Se venisse condannata, sarebbe anche considerata ineleggibile per le elezioni presidenziali del 2027, dove al momento è data per favorita
Il 30 settembre è cominciato a Parigi un processo contro Marine le Pen e diversi alti funzionari del Rassemblement national coinvolti in un’inchiesta che li accusa di aver usato dei fondi del Parlamento europeo per finanziare il loro partito tra il 2004 e il 2016. Tra gli imputati ci sono anche 9 ex eurodeputati del partito, 12 ex assistenti parlamentari e 4 collaboratori.
Tra questi non figura Jordan Bardella, attuale presidente del Rn, al tempo collaboratore parlamentare. Secondo il giornalista di Liberation Tristan Berteloot, aveva contribuito a falsificare dei documenti e a fabbricare delle finte prove per dimostrare il suo lavoro a Strasburgo, mentre lavorava a Parigi per il partito. Bardella ha smentito queste insinuazioni definendole «un grossolano tentativo di destabilizzazione».
I precedenti
Il caso era cominciato nel 2015 quando l’allora presidente del parlamento, Martin Schulz, aveva segnalato delle incongruenze relative a un gran numero di contratti per assistenti parlamentari. Schulz aveva scritto al ministero della Giustizia francese che a sua volta aveva trasferito la questione alla procura di Parigi.

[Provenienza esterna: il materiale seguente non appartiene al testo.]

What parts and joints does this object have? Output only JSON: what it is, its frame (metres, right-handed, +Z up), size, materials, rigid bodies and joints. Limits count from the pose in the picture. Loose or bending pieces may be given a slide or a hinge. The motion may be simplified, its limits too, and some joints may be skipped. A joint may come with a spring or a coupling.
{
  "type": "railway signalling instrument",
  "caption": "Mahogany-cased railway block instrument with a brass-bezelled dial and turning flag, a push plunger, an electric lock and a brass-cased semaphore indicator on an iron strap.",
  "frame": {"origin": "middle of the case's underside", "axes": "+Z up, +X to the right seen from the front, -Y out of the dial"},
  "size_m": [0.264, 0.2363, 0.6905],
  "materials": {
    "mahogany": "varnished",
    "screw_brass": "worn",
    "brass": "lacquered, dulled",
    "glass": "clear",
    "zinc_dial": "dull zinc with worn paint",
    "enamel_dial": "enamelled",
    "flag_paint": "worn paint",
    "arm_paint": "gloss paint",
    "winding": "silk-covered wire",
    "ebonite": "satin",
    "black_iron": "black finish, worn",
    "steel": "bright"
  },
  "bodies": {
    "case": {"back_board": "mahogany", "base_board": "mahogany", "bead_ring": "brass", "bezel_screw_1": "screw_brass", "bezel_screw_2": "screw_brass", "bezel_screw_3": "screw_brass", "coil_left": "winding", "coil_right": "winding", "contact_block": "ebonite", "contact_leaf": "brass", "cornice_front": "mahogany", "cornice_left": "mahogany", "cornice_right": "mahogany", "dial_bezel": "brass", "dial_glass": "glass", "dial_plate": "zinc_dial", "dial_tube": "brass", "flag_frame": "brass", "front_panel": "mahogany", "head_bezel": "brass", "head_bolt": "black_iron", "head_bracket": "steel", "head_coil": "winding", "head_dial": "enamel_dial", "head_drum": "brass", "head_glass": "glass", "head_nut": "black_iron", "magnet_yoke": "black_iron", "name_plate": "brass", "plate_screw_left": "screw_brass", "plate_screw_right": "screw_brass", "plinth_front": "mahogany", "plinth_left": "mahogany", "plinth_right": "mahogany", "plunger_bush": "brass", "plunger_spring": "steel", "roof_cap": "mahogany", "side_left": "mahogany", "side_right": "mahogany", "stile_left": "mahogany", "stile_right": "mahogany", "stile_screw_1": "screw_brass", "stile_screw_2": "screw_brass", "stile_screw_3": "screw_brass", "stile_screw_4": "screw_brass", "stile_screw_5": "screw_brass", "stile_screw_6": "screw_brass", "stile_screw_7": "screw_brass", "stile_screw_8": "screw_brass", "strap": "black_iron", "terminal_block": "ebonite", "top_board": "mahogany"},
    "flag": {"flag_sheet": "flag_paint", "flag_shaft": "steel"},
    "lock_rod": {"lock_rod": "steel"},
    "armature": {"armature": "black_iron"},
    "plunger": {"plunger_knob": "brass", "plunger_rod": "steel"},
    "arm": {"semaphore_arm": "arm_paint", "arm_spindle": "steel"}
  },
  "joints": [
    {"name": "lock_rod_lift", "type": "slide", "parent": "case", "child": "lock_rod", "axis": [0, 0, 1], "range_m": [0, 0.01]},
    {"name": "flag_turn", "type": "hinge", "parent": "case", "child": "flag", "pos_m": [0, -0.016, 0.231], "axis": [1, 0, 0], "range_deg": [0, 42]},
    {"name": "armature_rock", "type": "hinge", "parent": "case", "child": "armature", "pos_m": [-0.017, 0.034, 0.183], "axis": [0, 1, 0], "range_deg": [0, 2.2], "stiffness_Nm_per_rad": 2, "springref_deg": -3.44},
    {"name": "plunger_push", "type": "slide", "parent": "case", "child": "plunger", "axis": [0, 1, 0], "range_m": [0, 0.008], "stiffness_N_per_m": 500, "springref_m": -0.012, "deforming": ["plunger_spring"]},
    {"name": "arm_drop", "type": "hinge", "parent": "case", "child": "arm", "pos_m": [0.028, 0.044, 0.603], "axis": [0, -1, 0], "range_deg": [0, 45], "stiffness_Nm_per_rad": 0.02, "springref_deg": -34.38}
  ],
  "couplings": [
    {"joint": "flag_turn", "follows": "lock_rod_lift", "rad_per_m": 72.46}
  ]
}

Secondo l’accusa questi assistenti non avrebbero mai lavorato al parlamento europeo, ma avrebbero solo fatto da prestanome, per poi svolgere le loro regolari mansioni all’interno del Rassemblement National (allora chiamato Front National). Lo statuto del Parlamento vieta espressamente che i fondi versati ai deputati per assumere assistenti siano utilizzati per finanziare l’attività politica nazionale.
Le accuse
La procura al momento ha chiesto cinque anni di carcere e l’ineleggibilità per Marine Le Pen: se le accuse dovessero essere confermate e la pena validata, ciò significherebbe che la leader non potrebbe concorrere alle elezioni presidenziali previste per il 2027.

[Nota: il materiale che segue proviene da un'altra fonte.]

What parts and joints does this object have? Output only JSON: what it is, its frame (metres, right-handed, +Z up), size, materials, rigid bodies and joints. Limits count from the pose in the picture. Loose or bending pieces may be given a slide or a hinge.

Durante la requisitoria i due procuratori hanno descritto in maniera dettagliata l’architettura di un sistema che secondo loro era stato preparato dall’allora Front National tra il 2004 e il 2016, che consisteva per l’appunto nell’assumere assistenti parlamentari fittizi per farli poi lavorare per il Fn. Secondo il pm Le Pen era centrale all’interno di questo sistema: «Era lei a prendere le decisioni, il funzionamento del partito ha preso tutta un’altra direzione con il suo arrivo in testa». E ha aggiunto che «questo sistema mirava a fare del parlamento europeo la sua vacca da latte».
L’ex presidente del Rn ha detto più volte che secondo lei c’è «una volontà di impedire ai francesi di votare chi sostengono e di rovinare il partito» e ha negato ogni accusa.
Non è il primo partito accusato di aver beneficiato dei fondi europei per usi domestici. Il Rn sostiene che tutto il caso derivi dalle differenze culturali tra Parigi e Bruxelles in merito a cosa rappresenti il dipendente di un partito politico. «Nei partiti politici francesi essere pagati è l’eccezione e fare volontariato è la norma, ma non è così in altre culture politiche europee», aveva detto a Politico un importante funzionario di Rassemblement National chiedendo di restare anonimo: «L’approccio dell’Ufficio europeo per la lotta antifrode alla politica è assurdo. Se un collaboratore è anche membro del partito, questo fa scattare un campanello d’allarme».
Il Parlamento europeo ha valutato il danno finanziario in 4,5 milioni di euro (6,65 milioni di dollari), ma ne chiede solo 3,4 (5,02 milioni di dollari), di cui una parte è stata rimborsata.
Il processo dovrebbe concludersi il 30 novembre e la sentenza arriverà all’inizio del 2025.